Yes, the lawless Christian fundamentalist was in fully unmasked form last night. He accused Black Lives Matter of using the victims of police brutality as “props” to help push a “much broader political agenda.” He didn’t mention what that agenda might be, nor did he explain why there are so many dead people lying around backstage apparently waiting to be included in next week’s performance. But I suppose part of white privilege is never having to explain why you think Black people do things you have no evidence of their doing.

Barr also said, “All this nonsense about how something is dictated by science is nonsense”—which sounds like what every inquisitor in history has said when confronted with facts they’re unwilling to understand.

But Barr directed most of his unhinged vitriol at his own colleagues. Barr’s incendiary comments about Black protesters are headline-making, but his disrespect for the entire department he now heads was the real news. Barr accused career attorneys working for the Department of Justice of “headhunting” high-profile political targets. He rejected the idea of letting those career prosecutors make charging decisions. Amazingly, he did a whole bit on the “criminalization of politics,” saying, “Now you have to call your adversary a criminal, and instead of beating them politically, you try to put them in jail.” Yet, somehow, he never mentioned that his boss and his party spent most of 2016 chanting “Lock her up!” at Hillary Clinton.

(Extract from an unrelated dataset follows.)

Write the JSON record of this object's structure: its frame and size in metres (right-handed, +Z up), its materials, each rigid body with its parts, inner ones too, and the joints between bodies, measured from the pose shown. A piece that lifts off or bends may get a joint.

His legal point, to the extent he had one, was to argue, once again, for his fringe unitary executive theory of constitutional governance. Barr believes, and has suggested repeatedly, that every single federal employee is a mindless functionary who directly serves the president. He doesn’t think federal officials work for “the country” or “the people.” He doesn’t believe that they are allowed to take any actions other than those directly authorized by the president or his deputies—which, in the case of the Department of Justice, means Barr.

When Barr sounds lawless, it is because he literally is: His theory of government is incompatible with our system of constitutional officers constrained by law. Barr believes the president is “above the law” because he believes that the president, and the president alone, gets to decide which federal laws should be enforced. Barr believes that he himself is above the law because he acts according to the will of that president, and thus he is not constrained by any laws that don’t also constrain the president.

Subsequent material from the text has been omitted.